Due to budget constraints, the book club could only meet two nights a week after school. This meant that they had to extend the day in ways that were meaningful for the students. One tool they used was Kidblog. Each student was given access to a blog in order to reflect on their reading as well as comment on others’ thinking. In addition, students were given access to eReaders that contained many titles of their choosing, all within one device. Through these activities that helped them connect with others, students could see that reading did not have to be sequestered to the literacy block.
We did not expect our students to make substantial gains from two and a half hours of extra reading practice. Our goal was to develop lifelong readers. With anything, people will engage in something over and over if they find joy, success, and recognition for their work.
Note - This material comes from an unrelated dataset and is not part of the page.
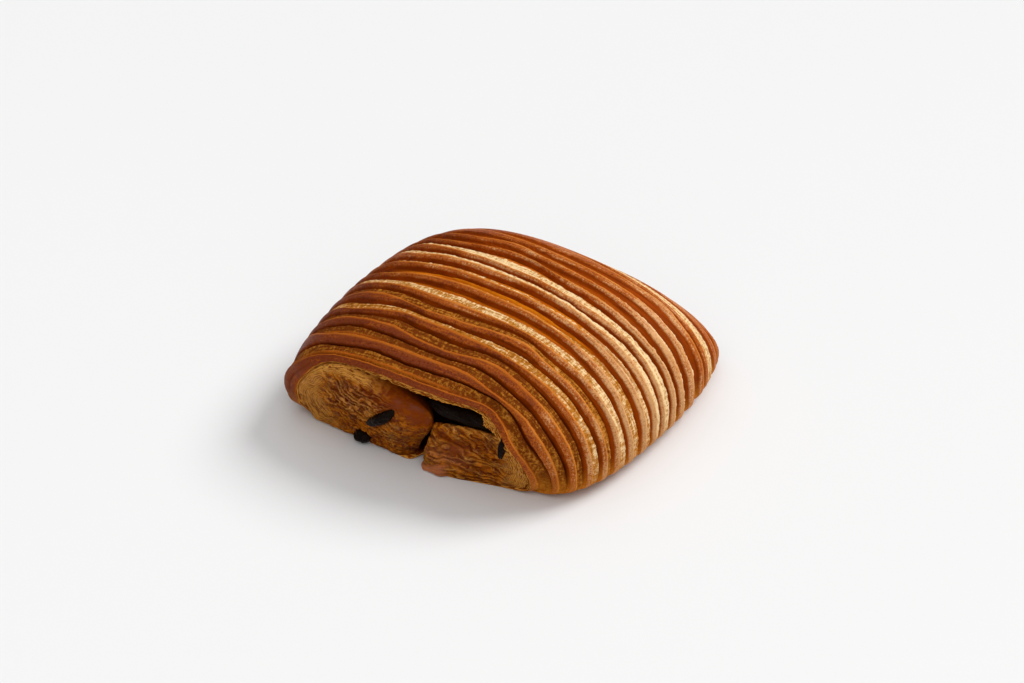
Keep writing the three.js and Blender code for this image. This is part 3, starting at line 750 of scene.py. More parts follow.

That is why the advisers and students culminated their time together with a readers theater performance. The play itself came from our school’s anthology series. This was okay, because the kids selected it.
After many re-readings and rehearsals, they were read to present in front of the entire school.
Someone could say that the activities these students engaged in – peer discussions, blogging, readers theater – are not interventions that have evidence for improving reading in students. But I think these people are looking at reading only through the lens of the act itself. We can quickly forget that reading is just as much an emotional endeavor as it is a cognitive one.
My own reading life didn’t begin until 3rd grade. That was the year my teacher read aloud Tales of a Fourth Grade Nothing by Judy Blume. The rest, as they say, is history. It is not to suggest that I received poor instruction in my K-2 years. I just hadn’t developed an affinity for reading yet. I had the skills, but lacked the engagement.
Gay Ivey noted at the 2014 Wisconsin State Reading Association convention that readers don’t read to accumulate a required number of minutes or to fill out a reading log. They read because they love reading. The minutes and logs that we demand are a result of this engagement. In an educational world that highly values the scientific side of literacy, we need to continuously cultivate a community of connected readers and engage them in a lifelong and joyful journey of learning.